From what I can see, you're not changing to stealthChop mode (M569 ... D3), which is required for stall homing on Mini 5+, you're in spreadCycle (M569 ... D2). See https://docs.duet3d.com/en/User_manual/Connecting_hardware/Sensors_stall_detection#background-on-stall-detection

Additionally, the TMC2209 stepper driver used in Duet 3 Mini 5+ (and Duet 3 Tool board TOOL1LC once stallGuard is implemented in firmware), features stallGuard 4. This is optimised for operation with stealthChop, while its predecessor stallGuard 2 (TMC5160 and TMC2260) works with spreadCycle. You will need to adjust the speed at which stealthChop changes over to spreadCycle. This is set by M569 V parameter. The default is 2000.

Ian

dc42

@ProfChris you need to get several things right to get stall detection working on TMC2209 drivers such as are used on the Duet 3 Mini.
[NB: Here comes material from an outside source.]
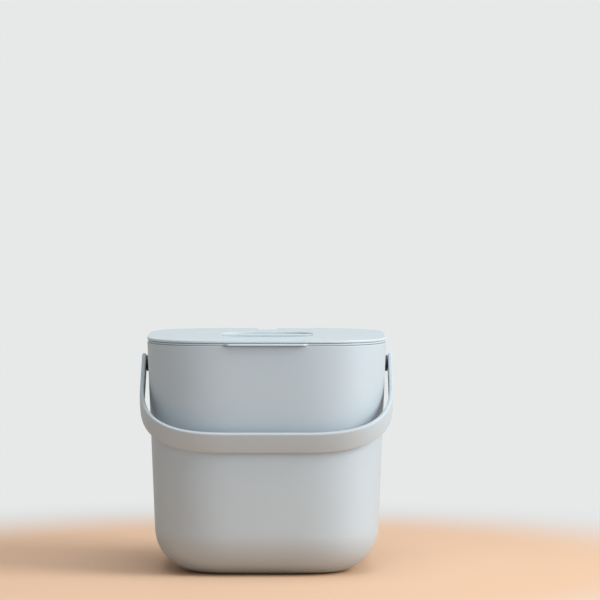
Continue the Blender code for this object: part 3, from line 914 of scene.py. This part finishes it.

To make this easier, in RRF 3.6 we check stall homing moves and if stall detection is not viable because the configure is not suitable then we abandon the move and produce an error message identifying the problem.

ProfChris

Many thanks for your help. I had not appreciated the need for the M569 command. I have added the M569 commands with the D3 parameter - but no stall detected.
I then added V100 to the M569 command - The carriage just moved a small amount but stall detection had worked just over sensitive! I thought I could leave the V100 as my understanding is that it doesn't affect the sensitivity of stall detection, just the switch from stealthchop to spreadcycle.
I have then tried changing the S parameter of the M915 command. I ve found that S7 appears too sensitive (i.e. premature stall detected) and S8 not sensitive enough (i.e. no stall detected).
I am encouraged by now being able to detect stalls, but do not understand which parameter (or command) I need to change to further control the sensitivity of the stall detection.

dc42

@ProfChris have you read https://docs.duet3d.com/en/User_manual/Connecting_hardware/Sensors_stall_detection? You may find some useful tips there.

Having looked at your config and homex file I have a few suggestions:

You are using F10000 speed in your homing move. Depending on your motors, that may be too fast for reliable stall detection. Try F3000.
If it detects a stall just after the start of the homing move, this may be because the acceleration is too high. You can use the M201.1 command to reduce acceleration during stall homing moves.
If the motor was already stalled when you execute the homing move, then it won't move. To avoid this situation you can do a short (more than 1 full step) G1 H2 move in the opposite direction t un-stall the motor. Bear in mind that G1 H2 moves are raw motor moves, so to move in the -X direction you would need something like G1 X-1 Y-1.

ProfChris

Once again many thanks for your reply. Using M201.1 to reduce the acceleration has enabled me to achieve a sensorless home! I now feel able to adjust the various parameters to get a reliable performance.
I have read the document on stall detection many times; in fact it was the existence of that document which convinced me that sensor less homing was a viable option. On reading the document I hadn't realised that stealthchop needed to be specifically selected with M569, or that M201.1 could be used to control acceleration whilst homing.
I relied heavily on the section titled Configuring Sensorless Homing, and that doesn't mention these commands. However I also realise that describing stall detection and configuring it is a complex area given the range of stepper drivers used by Duet; and that it would not be possible to describe the software configuration for all hardware combinations
When I set out on building this coreXY machine I realised that there would be a number of challenges along the way and this seems to have been one of them, however it is a good and enjoyable experience when supported by folk like yourselves.

dc42

@ProfChris I'm glad you got it working. Having read your comments, I have updated the page on stall detection.